Question

Improving the mapping rate by aligner parameters

0

Entering edit mode

6.4 years ago

XBria ▴ 90

Hi everyone ,

Is the iidea of improving mapping rate ( or decreasing multi mapping rate, or decreasing no mapped rate, or increasing uniquely mapped rate) by changing the aligners parameters ( hisat or STAR) feasible ? If yes please share a link to an article to read more about.

Thanks,

RNA-Seq • 3.2k views

ADD COMMENT • link 6.4 years ago by XBria ▴ 90

1

Entering edit mode

Since I see you're using HISAT: spend some time to learn how to use the --score-min function and how to set the thresholds for mismatches and gaps.

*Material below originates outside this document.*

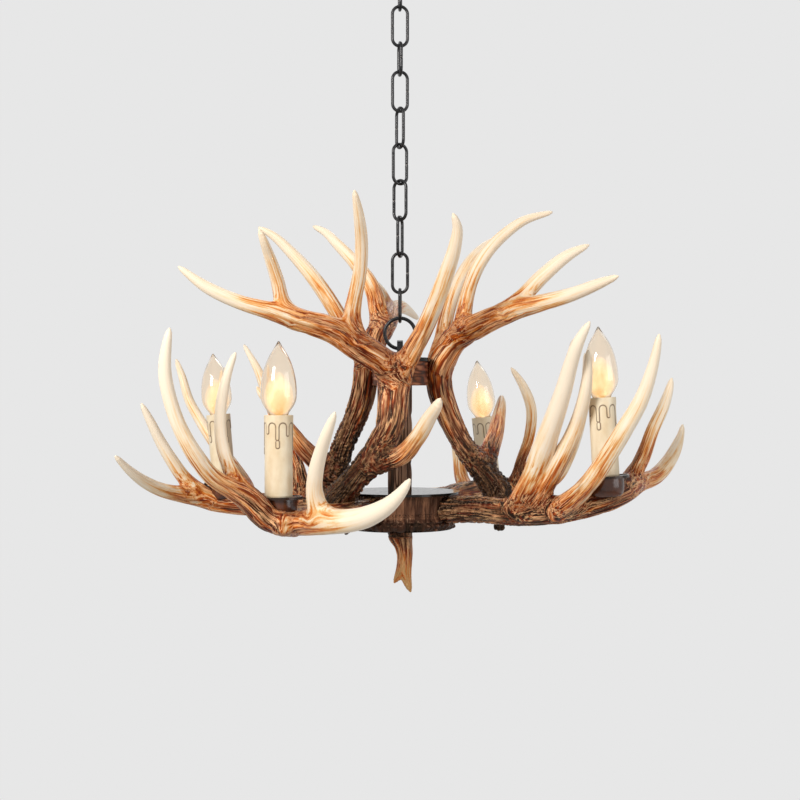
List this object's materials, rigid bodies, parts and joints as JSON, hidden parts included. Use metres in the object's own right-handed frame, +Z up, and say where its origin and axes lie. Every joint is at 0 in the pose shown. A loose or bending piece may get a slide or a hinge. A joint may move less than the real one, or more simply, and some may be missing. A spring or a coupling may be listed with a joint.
{
  "type": "antler chandelier",
  "caption": "Hanging light of cast antlers round a centre column, with candle lamps on drip pans, lifting eye, ring, chain and ceiling canopy.",
  "frame": {"origin": "centre of the ceiling bracket's top face, at the ceiling", "axes": "+Z up into the ceiling, -Y towards the viewer of the picture, +X to the viewer's right"},
  "size_m": [0.6208, 0.6198, 0.7278],
  "materials": {
    "black_steel": "gloss",
    "pan_metal": "satin",
    "zinc_steel": "satin",
    "brass": "satin",
    "antler_resin": "satin",
    "burr_resin": "gloss",
    "hub_resin": "gloss",
    "candle_cream": "satin",
    "holder_plastic": "satin",
    "rubber": "matte",
    "bulb_glass": "gloss"
  },
  "bodies": {
    "ceiling": {"canopy": "black_steel", "ceiling_bracket": "zinc_steel", "terminal_block": "holder_plastic", "canopy_loop": "black_steel"},
    "link_10": {"chain_link_10": "black_steel"},
    "link_09": {"chain_link_09": "black_steel"},
    "link_08": {"chain_link_08": "black_steel"},
    "link_07": {"chain_link_07": "black_steel"},
    "link_06": {"chain_link_06": "black_steel"},
    "link_05": {"chain_link_05": "black_steel"},
    "link_04": {"chain_link_04": "black_steel"},
    "link_03": {"chain_link_03": "black_steel"},
    "link_02": {"chain_link_02": "black_steel"},
    "link_01": {"chain_link_01": "black_steel"},
    "ring": {"hanging_ring": "black_steel"},
    "lamp": {"burr_hub": "burr_resin", "cable_bush": "rubber", "candle_cup_back_left": "hub_resin", "candle_cup_back_right": "hub_resin", "candle_cup_front_left": "hub_resin", "candle_cup_right": "hub_resin", "candle_sleeve_back_left": "candle_cream", "candle_sleeve_back_right": "candle_cream", "candle_sleeve_front_left": "candle_cream", "candle_sleeve_right": "candle_cream", "centre_rod": "zinc_steel", "column_sleeve": "burr_resin", "drip_pan_back_left": "pan_metal", "drip_pan_back_right": "pan_metal", "drip_pan_front_left": "pan_metal", "drip_pan_right": "pan_metal", "finial": "hub_resin", "foot_studs": "zinc_steel", "hub_bolts": "zinc_steel", "hub_plate": "black_steel", "lampholder_back_left": "holder_plastic", "lampholder_back_right": "holder_plastic", "lampholder_front_left": "holder_plastic", "lampholder_right": "holder_plastic", "lifting_eye": "brass", "lock_nut": "zinc_steel", "lower_antler_back_left": "antler_resin", "lower_antler_back_right": "antler_resin", "lower_antler_front_left": "antler_resin", "lower_antler_right": "antler_resin", "upper_antler_front": "antler_resin", "upper_antler_left": "antler_resin", "upper_antler_right": "antler_resin", "upper_bolts": "zinc_steel", "upper_hub": "hub_resin", "upper_plate": "black_steel"},
    "bulb_front_left": {"bulb_cap_front_left": "brass", "bulb_glass_front_left": "bulb_glass"},
    "bulb_right": {"bulb_cap_right": "brass", "bulb_glass_right": "bulb_glass"},
    "bulb_back_left": {"bulb_cap_back_left": "brass", "bulb_glass_back_left": "bulb_glass"},
    "bulb_back_right": {"bulb_cap_back_right": "brass", "bulb_glass_back_right": "bulb_glass"}
  },
  "joints": [
    {"name": "link_10_swing", "type": "hinge", "parent": "ceiling", "child": "link_10", "pos_m": [0, 0, -0.05], "axis": [1, 0, 0], "range_deg": [-30, 30]},
    {"name": "link_09_swing", "type": "hinge", "parent": "link_10", "child": "link_09", "pos_m": [0, 0, -0.0893], "axis": [0.0872, -0.9962, 0], "range_deg": [-30, 30]},
    {"name": "link_08_swing", "type": "hinge", "parent": "link_09", "child": "link_08", "pos_m": [0, 0, -0.129], "axis": [-0.9962, -0.0872, 0], "range_deg": [-30, 30]},
    {"name": "link_07_swing", "type": "hinge", "parent": "link_08", "child": "link_07", "pos_m": [0, 0, -0.1607], "axis": [-0.1736, 0.9848, 0], "range_deg": [-30, 30]},
    {"name": "link_06_swing", "type": "hinge", "parent": "link_07", "child": "link_06", "pos_m": [0, 0, -0.2004], "axis": [0.9848, 0.1736, 0], "range_deg": [-30, 30]},
    {"name": "link_05_swing", "type": "hinge", "parent": "link_06", "child": "link_05", "pos_m": [0, 0, -0.2401], "axis": [0.454, -0.891, 0], "range_deg": [-25, 25]},
    {"name": "link_04_swing", "type": "hinge", "parent": "link_05", "child": "link_04", "pos_m": [0, 0, -0.2798], "axis": [-0.8829, -0.4695, 0], "range_deg": [-20, 20]},
    {"name": "link_03_swing", "type": "hinge", "parent": "link_04", "child": "link_03", "pos_m": [0, 0, -0.3195], "axis": [-0.7986, 0.6018, 0], "range_deg": [-20, 20]},
    {"name": "link_02_swing", "type": "hinge", "parent": "link_03", "child": "link_02", "pos_m": [0, 0, -0.3592], "axis": [0.2924, 0.9563, 0], "range_deg": [-20, 20]},
    {"name": "link_01_swing", "type": "hinge", "parent": "link_02", "child": "link_01", "pos_m": [0, 0, -0.3989], "axis": [1, 0, 0], "range_deg": [-20, 20]},
    {"name": "ring_swing", "type": "hinge", "parent": "link_01", "child": "ring", "pos_m": [0, 0, -0.4306], "axis": [-0.0349, -0.9994, 0], "range_deg": [-20, 20]},
    {"name": "lamp_swing", "type": "hinge", "parent": "ring", "child": "lamp", "pos_m": [0, 0, -0.4601], "axis": [-1, 0, 0], "range_deg": [-15, 15]},
    {"name": "bulb_front_left_lift", "type": "slide", "parent": "lamp", "child": "bulb_front_left", "axis": [0, 0, 1], "range_m": [0, 0.03]},
    {"name": "bulb_right_lift", "type": "slide", "parent": "lamp", "child": "bulb_right", "axis": [-0.0523, 0, 0.9986], "range_m": [0, 0.03]},
    {"name": "bulb_back_left_lift", "type": "slide", "parent": "lamp", "child": "bulb_back_left", "axis": [-0.0872, 0, 0.9962], "range_m": [0, 0.03]},
    {"name": "bulb_back_right_lift", "type": "slide", "parent": "lamp", "child": "bulb_back_right", "axis": [-0.1045, 0, 0.9945], "range_m": [0, 0.03]}
  ]
}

Those influence the rate, obviously, but make the results dirtier. It's a trade off where you need to find the right spot.

You can also refer to this other post: A: Tophat multiple or unique mapping criteria

ADD REPLY • link 6.4 years ago by Matteo Schiavinato ★ 3.6k

0

Entering edit mode

While theoretically feasible it won't convert bad data into magical alignments. Are you having trouble getting alignments with defaults (which are generally reasonable for good data).

ADD REPLY • link 6.4 years ago by GenoMax 141k

0

Entering edit mode

What I 've done is comparison of two different aligners results, hisat and STAR, now I see STAR emerges better results with higher rate of uniquely aligned reads and etc... To improve Hisat or Star performance, Shorter length of reads (or others) might be a good option as I understood. I do not have issues regarding both of the aligners. Only want to improve the rate. By the way, I could not find a good reference on the internet. If you have one, please share that. Thanks alot !

ADD REPLY • link 6.4 years ago by XBria ▴ 90

2

Entering edit mode

I think you will have to take STAR and HISAT2 manuals and work through various options yourself. Every dataset is going to have certain characteristics and your's is going to be different than others.

BTW: As I recall you had 90+% alignments with STAR based on past posts. This is on par with what you can expect for a NGS RNAseq dataset. You are never going to get 100% alignment. If you did you should be suspicious of that result (unless the data was cherry picked).

ADD REPLY • link 6.4 years ago by GenoMax 141k

0

Entering edit mode

Dear Genomax, For human paired-end data with 75 bp length (for example ERR188044) , how can we optimize parameters when aligning with hisat (to get a higher rate of accuracy)?